Each player's ability to accept the Pacers' decision had a lot to do with how adroitly Newell could articulate it.

"But I played tough," Donnell Allen, a 6'8" power forward from UTEP, insisted, upon hearing the bad news.

"You did, Donnell," Newell replied, "but you seem to be a little uncomfortable facing the basket."

"Well, you know, I was at two different colleges and played center at one and power forward at the other

"And you've made great strides facing the basket, putting the ball on the floor."

"That's right...."

"And what your game needs is a little more work in that direction."


"Maybe go overseas, get more comfortable facing the basket."

"That's it."

"Come back next year, more comfortable out on the floor."

"That's it," Allen said, nodding now. "Go to Europe. Come back next year."

Nicks and Tony Martin got through, although they didn't survive rookie camp. Bank did; I'll keep you posted.
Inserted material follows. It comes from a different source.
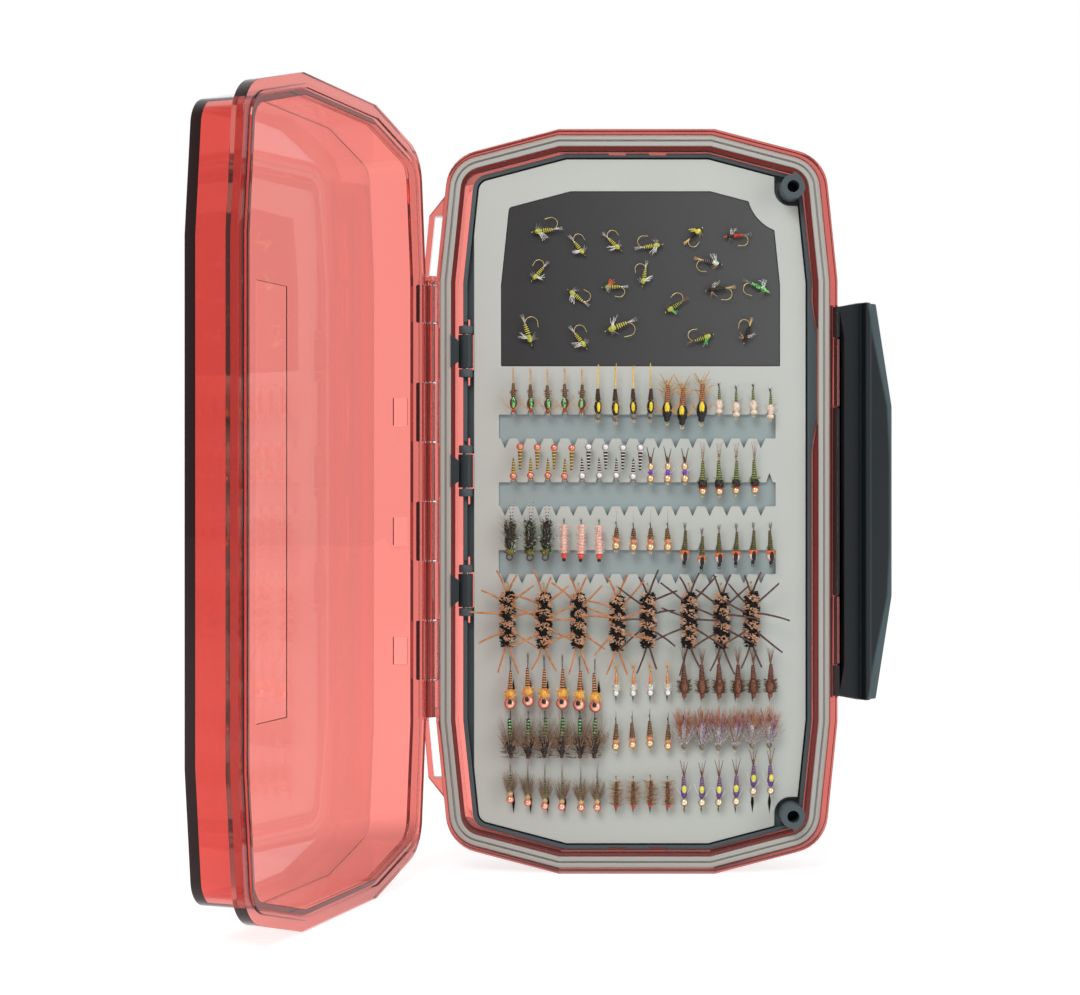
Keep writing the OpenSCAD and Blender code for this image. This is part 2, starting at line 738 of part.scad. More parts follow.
module leaf_back_mat() {
    back = leaf_d + leaf_t - mat_drop;
    color([0.74, 0.77, 0.74])
        difference() {
            plate(web_d + web_t, back) mat_outline();
            for (up = [-70:17.5:70])
                slit_row(up, slit_count, slit_pitch, back - slit_d, back + past);
        }
}

module leaf_magnet_sheet() {
    color([0.3, 0.3, 0.3]) plate(mat_d + sheet_drop, web_d) sheet_window(clear_in);
}

module leaf_pins() {
    half = clip_len / 2 + knuckle_gap + ear_len;
    color("silver")
        for (up = clips_up) rod(leaf_axis_x, leaf_axis_d, up - half, up + half, leaf_pin_r);
}

// A clip: a saddle over the inner wall, a leg down its face and a barrel for the pin
module leaf_clip(up) {
    saddle_x = -half_w + inner_in - seal_shift;
    leg_end = leaf_axis_d + clip_r;
    color([0.2, 0.24, 0.26])
        difference() {
            union() {
                plate(inner_drop - saddle_t, inner_drop)
                    polygon([[saddle_x, up - clip_len / 2], [cavity_left + leg_t, up - saddle_w / 2],
                             [cavity_left + leg_t, up + saddle_w / 2], [saddle_x, up + clip_len / 2]]);
                block(cavity_left, cavity_left + leg_t, inner_drop - saddle_t, leg_end,
                      up - saddle_w / 2, up + saddle_w / 2);
                rod(leaf_axis_x, leaf_axis_d, up - clip_len / 2, up + clip_len / 2, clip_r);
            }
            rod(leaf_axis_x, leaf_axis_d, up - clip_len, up + clip_len, leaf_pin_r + run_gap);
        }
}

module leaf_clip_top() leaf_clip(clips_up[2]);
module leaf_clip_middle() leaf_clip(clips_up[1]);
module leaf_clip_bottom() leaf_clip(clips_up[0]);

// One fly: a tapered body along the case, a bead at its head and a hook into the mat
module fly(x, up, length, body_r, tail_r, bead_r, head) {
    axis_d = mat_d - fly_h;
    translate([x, depth(axis_d), mid + up]) {
        translate([0, 0, -head * length / 2]) rotate([head > 0 ? 0 : 180, 0, 0])
            cylinder(h = length - bead_r, r1 = tail_r, r2 = body_r, $fn = 24);
        translate([0, 0, head * (length / 2 - bead_r)]) sphere(r = bead_r, $fn = 24);
        translate([0, 0, -head * length / 4]) rotate([-90, 0, 0])
            cylinder(h = fly_h - run_gap, r = hook_r, $fn = 16);
    }
}

// Flies of one kind, side by side over neighbouring slits of one row
module flies(tint, first, count, row, length, body_r, tail_r, bead_r, step = 1) {
    color(tint)
        for (i = [0:count - 1])
            fly(slit_x(first + i * step), rows_up[row] + fly_lifts[row], length,
                body_r, tail_r, bead_r, -1);
}

// Midges in two ranks, one with its beads down and one, between them, with its beads up
module midges(tint, first, count) {
    row = 5;
    between = 0.4;
    body_r = 0.6;
    tail_r = 0.3;
    color(tint)
        for (i = [0:count - 1]) {
            fly(slit_x(first + i), rows_up[row] + midge_lifts[0], midge_len, body_r, tail_r, 0.85, -1);
            fly(slit_x(first + i + between), rows_up[row] + midge_lifts[1], midge_len,
                body_r, tail_r, 0.8, 1);
        }
}

module flies_green_flash() flies([0.45, 0.33, 0.15], 0, 5, 6, nymph_len, 1.3, 0.4, 1.5);
module flies_dark_tan() flies([0.2, 0.18, 0.12], 5, 4, 6, nymph_len, 1.3, 0.4, 1.5);
module flies_rubber_leg() flies([0.25, 0.2, 0.15], 9, 3, 6, big_nymph_len, 1.5, 0.5, 1.7);
module flies_cream() flies([0.75, 0.7, 0.5], 12, 4, 6, nymph_len, 1.3, 0.4, 1.5);
module midges_copper() midges([0.6, 0.25, 0.12], 0, 4);
module midges_silver() midges([0.15, 0.15, 0.15], 4, 4);
module nymphs_purple() flies([0.35, 0.15, 0.4], 8, 3, 5, slim_nymph_len, 1.1, 0.4, 1.4);
module nymphs_black_olive() flies([0.35, 0.35, 0.15], 11, 4, 5, slim_nymph_len, 1.1, 0.4, 1.4);
module flies_shaggy_green() flies([0.1, 0.2, 0.1], 0, 3, 4, big_nymph_len, 1.6, 0.6, 1.5);
module shrimps_pink() flies([0.85, 0.5, 0.5], 3, 3, 4, nymph_len, 1.5, 0.8, 1.4);
module nymphs_brown_gold() flies([0.4, 0.25, 0.12], 6, 4, 4, nymph_len, 1.4, 0.5, 1.5);
module scuds_olive() flies([0.45, 0.45, 0.2], 10, 6, 4, nymph_len, 1.5, 0.7, 1.5);
module stoneflies_tan() flies([0.5, 0.35, 0.2], 0, 4, 3, stonefly_len, 1.9, 0.8, 1.8, 2);
module stoneflies_brown() flies([0.3, 0.2, 0.12], 8, 4, 3, stonefly_len, 1.9, 0.8, 1.8, 2);
module nymphs_copper_bead() flies([0.75, 0.45, 0.2], 0, 6, 2, mid_nymph_len, 1.3, 0.4, 1.6);
module nymphs_silver_bead() flies([0.6, 0.4, 0.3], 6, 4, 2, mid_nymph_len, 1.3, 0.4, 1.5);
module nymphs_pheasant_tail() flies([0.5, 0.35, 0.18], 10, 6, 2, mid_nymph_len, 1.4, 0.5, 1.6);
module flies_black_hackle() flies([0.12, 0.13, 0.12], 0, 6, 1, short_fly_len, 1.6, 0.7, 1.4);
module nymphs_gold_bead() flies([0.4, 0.28, 0.15], 6, 4, 1, short_fly_len, 1.3, 0.5, 1.5);
module flies_orange_tuft() flies([0.8, 0.45, 0.2], 10, 6, 1, short_fly_len, 1.4, 0.6, 1.4);
module flies_soft_hackle() flies([0.5, 0.4, 0.3], 0, 6, 0, nymph_len, 1.3, 0.5, 1.4);
module nymphs_fuzzy_brown() flies([0.35, 0.25, 0.15], 6, 4, 0, nymph_len, 1.5, 0.7, 1.5);
module nymphs_violet() flies([0.4, 0.2, 0.45], 10, 6, 0, nymph_len, 1.2, 0.4, 1.4);

// Small flies that lie on the magnetic sheet: place, height above the sheet's lower edge
// and heading of each. Those that a smaller sheet has no room for are left out.
sheet_fly_places = [
    [-23.8, 34.7, 200], [-14.7, 30.3, 30], [-5.7, 31.3, 340], [4, 30.8, 150],
    [-25.2, 23.7, 80], [-15.5, 18, 300], [-6.2, 20.3, 20], [2, 22.9, 120],
    [-27.8, 8.3, 60], [-14.4, 6.6, 10], [-4.9, 10.1, 170], [15.1, 33.9, 220],
    [25.2, 33.4, 330], [19.2, 26.7, 90], [20.7, 19.7, 260], [31.5, 20.2, 40],
    [9.7, 15.2, 140], [17.1, 7.2, 350], [28.4, 8.3, 200]
];

module sheet_flies() {
    body_r = 0.8;
    bead_r = 0.9;
    tail_r = 0.3;
    sheet_face = mat_d + sheet_drop;
    half = sheet_fly_len / 2;
    color([0.25, 0.3, 0.15])
        for (p = sheet_fly_places)
            if (abs(p[0] - sheet_shift) + half < sheet_half && sheet_low + p[1] + half < sheet_top)
                translate([p[0], depth(sheet_face - bead_r - run_gap), mid + sheet_low + p[1]])
                    rotate([0, p[2], 0]) {
                        translate([0, 0, -half])
                            cylinder(h = sheet_fly_len, r1 = tail_r, r2 = body_r, $fn = 24);
                        translate([0, 0, half]) sphere(r = bead_r, $fn = 24);
                    }
}

base_shell();
base_gasket();
base_mat();
lid_shell();
lid_hinge_pin();
latch();
latch_pin();
leaf_frame();
leaf_front_mat();
leaf_back_mat();
leaf_magnet_sheet();
leaf_pins();
leaf_clip_top();
leaf_clip_middle();
leaf_clip_bottom();
flies_green_flash();
flies_dark_tan();
flies_rubber_leg();
flies_cream();
midges_copper();
midges_silver();
nymphs_purple();
nymphs_black_olive();
flies_shaggy_green();
shrimps_pink();
nymphs_brown_gold();
scuds_olive();
stoneflies_tan();
stoneflies_brown();
nymphs_copper_bead();
nymphs_silver_bead();
nymphs_pheasant_tail();
flies_black_hackle();
nymphs_gold_bead();
flies_orange_tuft();
flies_soft_hackle();
nymphs_fuzzy_brown();
nymphs_violet();
sheet_flies();
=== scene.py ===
"""Looks of an open fly box on its short end: clear red shells, silicone mats and tied flies.

Lengths are in millimetres times MM, and in metres for the camera, floor and lamps. Heights of
flies count from MIDDLE."""

import json
import math
import random

import bpy
from mathutils import Matrix, Vector

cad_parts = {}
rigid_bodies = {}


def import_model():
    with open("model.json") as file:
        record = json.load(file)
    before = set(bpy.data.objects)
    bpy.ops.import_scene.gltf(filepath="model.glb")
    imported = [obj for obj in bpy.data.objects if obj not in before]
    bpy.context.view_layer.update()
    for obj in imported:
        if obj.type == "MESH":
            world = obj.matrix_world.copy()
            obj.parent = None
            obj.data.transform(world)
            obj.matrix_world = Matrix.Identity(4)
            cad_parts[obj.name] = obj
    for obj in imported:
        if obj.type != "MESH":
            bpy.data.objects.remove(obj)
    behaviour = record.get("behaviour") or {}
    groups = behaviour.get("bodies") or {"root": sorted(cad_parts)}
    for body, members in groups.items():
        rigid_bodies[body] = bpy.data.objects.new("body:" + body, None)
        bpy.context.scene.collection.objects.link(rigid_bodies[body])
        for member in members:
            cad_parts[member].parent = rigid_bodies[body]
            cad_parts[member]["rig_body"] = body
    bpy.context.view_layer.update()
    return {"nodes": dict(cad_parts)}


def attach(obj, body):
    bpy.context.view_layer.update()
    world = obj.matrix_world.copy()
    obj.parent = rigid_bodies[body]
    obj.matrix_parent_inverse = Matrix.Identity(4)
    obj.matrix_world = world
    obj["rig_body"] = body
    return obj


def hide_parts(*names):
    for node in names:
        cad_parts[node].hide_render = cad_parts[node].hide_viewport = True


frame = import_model()
MM = 0.001
MIDDLE = 95.0         # height of the case's middle
TRAY_UP, TRAY_PITCH = -15.6, 17.4       # the lowest tray above the middle, and their distance
LATCH_EDGE, LATCH_RIDGE = 68.3, 61.9    # x of the latch's outer edge at mid height and its ridge
WELD_GAP = 2e-6       # metres within which a CAD solid's corners are one
FLAT_ANGLE = 0.8      # degrees between faces that count as one flat face


# ---------------------------------------------------------------- shader arithmetic

class Amount:
    """A shader socket that takes part in plain arithmetic."""

    def __init__(self, paint, socket):
        self.paint, self.socket = paint, socket

    def combine(self, operation, first, second):
        return self.paint.node("ShaderNodeMath", {"operation": operation}, {0: first, 1: second})

    def __add__(self, other):
        return self.combine("ADD", self, other)

    def __radd__(self, other):
        return self.combine("ADD", other, self)

    def __sub__(self, other):
        return self.combine("SUBTRACT", self, other)

    def __rsub__(self, other):
        return self.combine("SUBTRACT", other, self)

    def __mul__(self, other):
        return self.combine("MULTIPLY", self, other)

    def __rmul__(self, other):
        return self.combine("MULTIPLY", other, self)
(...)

Even Anderson, who has a reputation for flaunting what in NBA circles is known as a "bad 'tude," was invited back. His rep is not entirely undeserved, as Dwight himself will admit. But Anderson looked to be in great shape. He led the break, made the extra pass, hollered encouragement.

Anderson had put in three seasons in the Continental Basketball Association since leaving Southern Cal sans degree. "CBA's great, man," Dwight told me as we rode the van back from the final workout. "Some great guards there. You gotta come to play every night or you get embarrassed. See what I'm sayin'? [Yes, now I certainly do.] My boy, he won't go to no college. No. I'm sendin' him straight from high school to the CBA. See what I'm sayin'? He don't make the NBA, then he goes to college."

I asked Dwight who this guy Walter Mitty was.

"I don't know, man," he said. "I think he's some long shot who made it one year."

Mom and Dad, I know how much you have invested in putting me through school. But believing that—believing that Walter Mitty was a badass forward with all the moves who came out of nowhere to make the NBA—well, that just may be a notion as full of wisdom as all the book learning in the world.